▶ [Collected data]
□ □ □
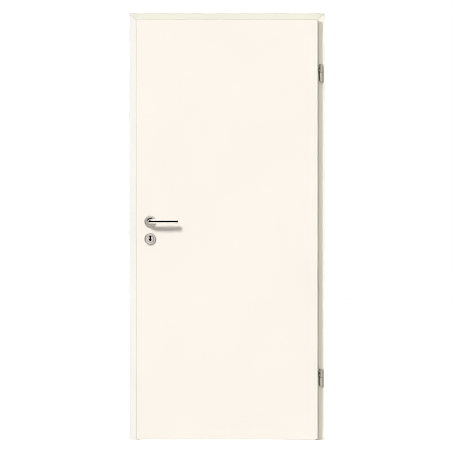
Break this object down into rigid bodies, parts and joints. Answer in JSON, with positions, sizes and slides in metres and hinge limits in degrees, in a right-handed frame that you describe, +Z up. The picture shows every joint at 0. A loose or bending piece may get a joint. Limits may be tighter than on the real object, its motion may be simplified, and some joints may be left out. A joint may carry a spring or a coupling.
{
  "type": "interior door with lining frame",
  "caption": "Flush rebated interior door in a mitred lining frame, hung on barrel hinges, with a round bar lever on roses and a separate keyhole rose.",
  "frame": {"origin": "on the outer face of the hinge-side lining, at the finished floor, halfway through the wall", "axes": "+X out of the hinge-side lining into the wall beside it, so the door lies at negative X; +Y through the wall, away from the side the leaf opens to; +Z up"},
  "size_m": [0.926, 0.256, 2.025],
  "materials": {
    "leaf_laminate": "satin warm white foil on fibreboard",
    "frame_laminate": "satin warm white foil on fibreboard",
    "edge_timber": "satin warm white edging",
    "core_board": "raw chipboard",
    "gasket": "matt",
    "satin_steel": "satin",
    "polished_grip": "polished",
    "hinge_nickel": "satin",
    "zinc_plate": "zinc plated",
    "nylon": "matt"
  },
  "bodies": {
    "frame": {"lining_lock": "frame_laminate", "lining_hinge": "frame_laminate", "lining_head": "frame_laminate", "casing_front_lock": "frame_laminate", "casing_front_hinge": "frame_laminate", "casing_front_head": "frame_laminate", "casing_rear_lock": "frame_laminate", "casing_rear_hinge": "frame_laminate", "casing_rear_head": "frame_laminate", "seal_lock": "gasket", "seal_hinge": "gasket", "seal_head": "gasket", "strike_plate": "zinc_plate", "hinge_upper_frame_part": "hinge_nickel", "hinge_lower_frame_part": "hinge_nickel", "hinge_upper_pin": "satin_steel", "hinge_lower_pin": "satin_steel", "hinge_upper_washer": "nylon", "hinge_lower_washer": "nylon"},
    "leaf": {"leaf_skin_front": "leaf_laminate", "leaf_skin_rear": "leaf_laminate", "leaf_stile_lock": "edge_timber", "leaf_stile_hinge": "edge_timber", "leaf_rail_top": "edge_timber", "leaf_rail_bottom": "edge_timber", "leaf_lap_lock": "edge_timber", "leaf_lap_hinge": "edge_timber", "leaf_lap_head": "edge_timber", "leaf_core": "core_board", "lock_case": "zinc_plate", "lock_faceplate": "satin_steel", "latch_bolt": "satin_steel", "dead_bolt": "satin_steel", "handle_rose_front": "satin_steel", "handle_rose_rear": "satin_steel", "key_rose_front": "satin_steel", "key_rose_rear": "satin_steel", "hinge_upper_leaf_part": "hinge_nickel", "hinge_lower_leaf_part": "hinge_nickel"},
    "handle": {"lever_front": "polished_grip", "lever_rear": "polished_grip", "spindle": "zinc_plate"}
  },
  "joints": [
    {"name": "leaf_swing", "type": "hinge", "parent": "frame", "child": "leaf", "pos_m": [0.0195, -0.101, 1.019], "axis": [0, 0, 1], "range_deg": [0, 170]},
    {"name": "handle_turn", "type": "hinge", "parent": "leaf", "child": "handle", "pos_m": [-0.7895, -0.0815, 1.036], "axis": [0, 1, 0], "range_deg": [0, 40], "stiffness_Nm_per_rad": 2.5, "springref_deg": -22.92}
  ]
}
□ □ □
▶ [Set task] Return all the data exactly as given.

▶ [Output of the task]
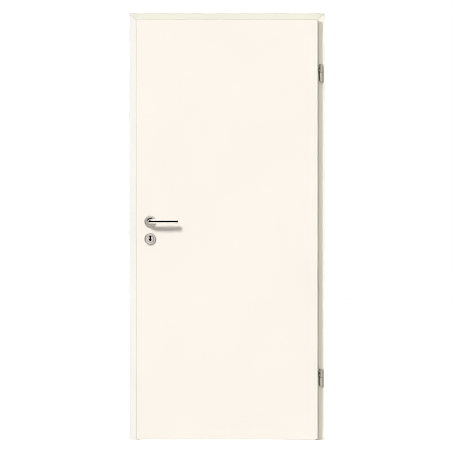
Break this object down into rigid bodies, parts and joints. Answer in JSON, with positions, sizes and slides in metres and hinge limits in degrees, in a right-handed frame that you describe, +Z up. The picture shows every joint at 0. A loose or bending piece may get a joint. Limits may be tighter than on the real object, its motion may be simplified, and some joints may be left out. A joint may carry a spring or a coupling.
{
  "type": "interior door with lining frame",
  "caption": "Flush rebated interior door in a mitred lining frame, hung on barrel hinges, with a round bar lever on roses and a separate keyhole rose.",
  "frame": {"origin": "on the outer face of the hinge-side lining, at the finished floor, halfway through the wall", "axes": "+X out of the hinge-side lining into the wall beside it, so the door lies at negative X; +Y through the wall, away from the side the leaf opens to; +Z up"},
  "size_m": [0.926, 0.256, 2.025],
  "materials": {
    "leaf_laminate": "satin warm white foil on fibreboard",
    "frame_laminate": "satin warm white foil on fibreboard",
    "edge_timber": "satin warm white edging",
    "core_board": "raw chipboard",
    "gasket": "matt",
    "satin_steel": "satin",
    "polished_grip": "polished",
    "hinge_nickel": "satin",
    "zinc_plate": "zinc plated",
    "nylon": "matt"
  },
  "bodies": {
    "frame": {"lining_lock": "frame_laminate", "lining_hinge": "frame_laminate", "lining_head": "frame_laminate", "casing_front_lock": "frame_laminate", "casing_front_hinge": "frame_laminate", "casing_front_head": "frame_laminate", "casing_rear_lock": "frame_laminate", "casing_rear_hinge": "frame_laminate", "casing_rear_head": "frame_laminate", "seal_lock": "gasket", "seal_hinge": "gasket", "seal_head": "gasket", "strike_plate": "zinc_plate", "hinge_upper_frame_part": "hinge_nickel", "hinge_lower_frame_part": "hinge_nickel", "hinge_upper_pin": "satin_steel", "hinge_lower_pin": "satin_steel", "hinge_upper_washer": "nylon", "hinge_lower_washer": "nylon"},
    "leaf": {"leaf_skin_front": "leaf_laminate", "leaf_skin_rear": "leaf_laminate", "leaf_stile_lock": "edge_timber", "leaf_stile_hinge": "edge_timber", "leaf_rail_top": "edge_timber", "leaf_rail_bottom": "edge_timber", "leaf_lap_lock": "edge_timber", "leaf_lap_hinge": "edge_timber", "leaf_lap_head": "edge_timber", "leaf_core": "core_board", "lock_case": "zinc_plate", "lock_faceplate": "satin_steel", "latch_bolt": "satin_steel", "dead_bolt": "satin_steel", "handle_rose_front": "satin_steel", "handle_rose_rear": "satin_steel", "key_rose_front": "satin_steel", "key_rose_rear": "satin_steel", "hinge_upper_leaf_part": "hinge_nickel", "hinge_lower_leaf_part": "hinge_nickel"},
    "handle": {"lever_front": "polished_grip", "lever_rear": "polished_grip", "spindle": "zinc_plate"}
  },
  "joints": [
    {"name": "leaf_swing", "type": "hinge", "parent": "frame", "child": "leaf", "pos_m": [0.0195, -0.101, 1.019], "axis": [0, 0, 1], "range_deg": [0, 170]},
    {"name": "handle_turn", "type": "hinge", "parent": "leaf", "child": "handle", "pos_m": [-0.7895, -0.0815, 1.036], "axis": [0, 1, 0], "range_deg": [0, 40], "stiffness_Nm_per_rad": 2.5, "springref_deg": -22.92}
  ]
}